人間関係に「なぜ?」と考えるのはムダ
「人間関係に『Why?』は禁物です。『なぜ?』はやめることです」
授業での宮城教授のこの言葉もとても印象に残っています。
「この上司はどうしてこうなんだ?」「あの後輩はどうしてダメなの?」と、「Why?」を問うたとしてもムダなこと。なぜなら、「どうして?」「なぜ?」と考えてもその問題は解決しないからです。あなたの悩みであるその他人が変わることはありません。実は、他人を変えるよりも、自分が変わるほうが早いのです(これが認知行動療法なのですね)。
過去と他人は変わりません。
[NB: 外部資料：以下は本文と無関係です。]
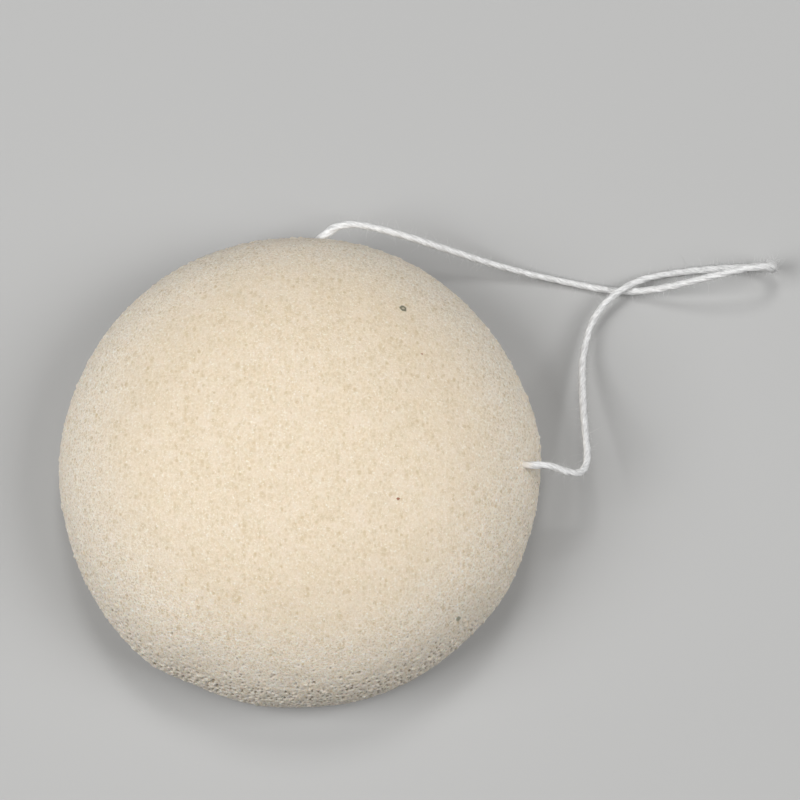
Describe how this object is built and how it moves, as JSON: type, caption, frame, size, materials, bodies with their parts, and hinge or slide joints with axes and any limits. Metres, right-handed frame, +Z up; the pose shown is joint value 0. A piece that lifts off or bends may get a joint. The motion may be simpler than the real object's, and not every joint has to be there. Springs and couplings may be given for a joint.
{
  "type": "konjac sponge",
  "caption": "Half-ball konjac face sponge with a flat back and a looped cotton hanging string threaded through its flank.",
  "frame": {"origin": "middle of the flat back, which lies on z = 0", "axes": "+Z up out of the flat back towards the top of the dome, +X towards the exit in the flank that the string leaves to the side, +Y towards the exit that it leaves at the back"},
  "size_m": [0.1194, 0.0824, 0.032],
  "materials": {
    "konjac_foam": "matte, fine open pores",
    "cotton_string": "matte, twisted and fuzzy"
  },
  "bodies": {
    "sponge": {"sponge_body": "konjac_foam", "threaded_string": "cotton_string", "string_knot": "cotton_string"},
    "loop": {"string_loop": "cotton_string"}
  },
  "joints": [
    {"name": "string_swing", "type": "hinge", "parent": "sponge", "child": "loop", "pos_m": [0.00456, 0.04038, 0.01], "axis": [0.6266, -0.7716, 0.1097], "range_deg": [0, 90]}
  ]
}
変えられるのは、「これから」そして「自分自身」なのです。よくいわれることではありますが、大学院の授業でその言葉を聞き、すとーんと腹落ちしました。
最後に、自分を変えたことで大きな成果を上げた若き女性リーダーのことをお伝えしましょう。
ある地域の問題解決のためにある組織を立ち上げた若き女性リーダーがいました。地域課題を解決し社会貢献したいというミッションを掲げ、その組織は船出しましたが、運営メンバーがどんどん辞めてピンチに陥りました。
その女性リーダーは、最初、メンバーが自分の崇高なミッションについていけない意識の低い人たちだと思っていたそうです(「私についてこれないのはメンバーの意識が低いせい」――つまり他責ですね)。しかし、ついに自分以外のメンバーがほぼ辞めてしまって、ようやく、もしかしたら、間違っているのは彼らではなく自分だったのか? と思い始めたそうです。
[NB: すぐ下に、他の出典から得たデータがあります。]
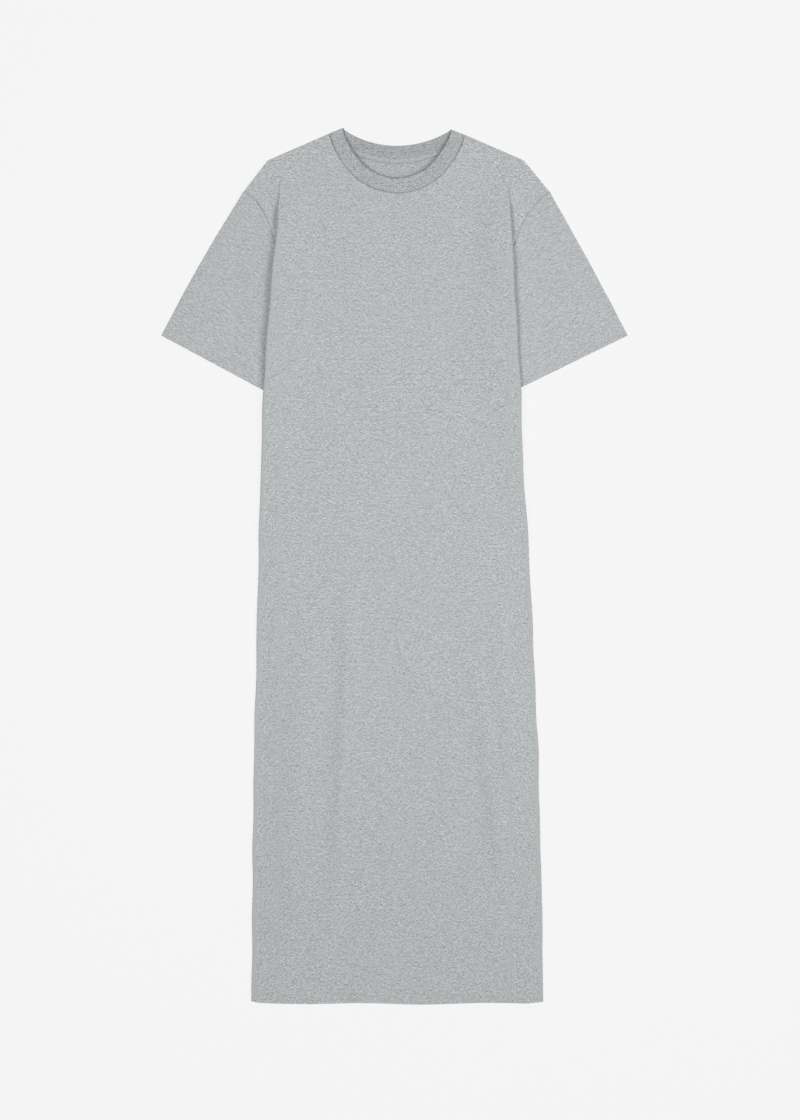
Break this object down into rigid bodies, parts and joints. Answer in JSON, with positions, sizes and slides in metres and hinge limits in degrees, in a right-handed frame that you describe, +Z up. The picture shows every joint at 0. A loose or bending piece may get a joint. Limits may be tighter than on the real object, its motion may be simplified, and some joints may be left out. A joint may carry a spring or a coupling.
{
  "type": "t-shirt dress",
  "caption": "Long, straight T-shirt dress in heather grey jersey, laid flat on its back, with a ribbed crew neck and wide short sleeves tucked behind the body's sides.",
  "frame": {"origin": "centre of the laid garment's length and width, on the surface that it lies on", "axes": "+X to the viewer's right across the dress, +Y from hem to neck, +Z up out of the front"},
  "size_m": [0.699, 1.315, 0.0102],
  "materials": {
    "jersey": "matt cotton jersey, heather grey with fine crosswise flecks",
    "rib": "matt cotton rib knit, a darker heather grey",
    "tape": "matt cotton jersey tape, heather grey"
  },
  "bodies": {
    "root": {"front_panel": "jersey", "back_panel": "jersey", "sleeve_left": "jersey", "sleeve_right": "jersey", "neck_rib": "rib", "neck_tape": "tape"}
  },
  "joints": []
}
そう思ってからは、組織マネジメント論やリーダーシップに関する書籍を読みあさり、これまでの自分のマネジメントスタイルやコミュニケーション方法を猛省して自分の行動を改めました。そうしたら、加入したメンバーが組織に定着し始め、育つようになりました。そのようなメンバーと一緒に地域を元気にする仕組みを作り上げて大きな実績を残したのです。
彼女が、「辞めたのは意識の低いメンバーのせい、自分は悪くない」という他責思考のままでは、メンバーの流出は止まらず大きな成果は残せなかったでしょう。でも、「私に何か問題があるかも」「私が変わったほうがよいのかも」と視点を変えて、物事を捉え直して、その解を求めてマネジメントやリーダーシップを学んだ結果、自分自身が変わりました。自分が変わった結果、メンバーとの人間関係もよい方向に変化し、協力も得られるようになりました。自分を変えることで他人が変わり、周囲にサポーターも増え、そして、未来も変えることができたのです。
あなたにはどんな考え方の癖がありますか?
その考え方の癖を少し変えてみると、苦手だと思っていた相手のことも違って見えてきませんか?
掛ける言葉も向き合うときの表情も変わってきませんか?
相手は変わりません。相手を変えたいと思ったら自分が変わるのが早道なのです。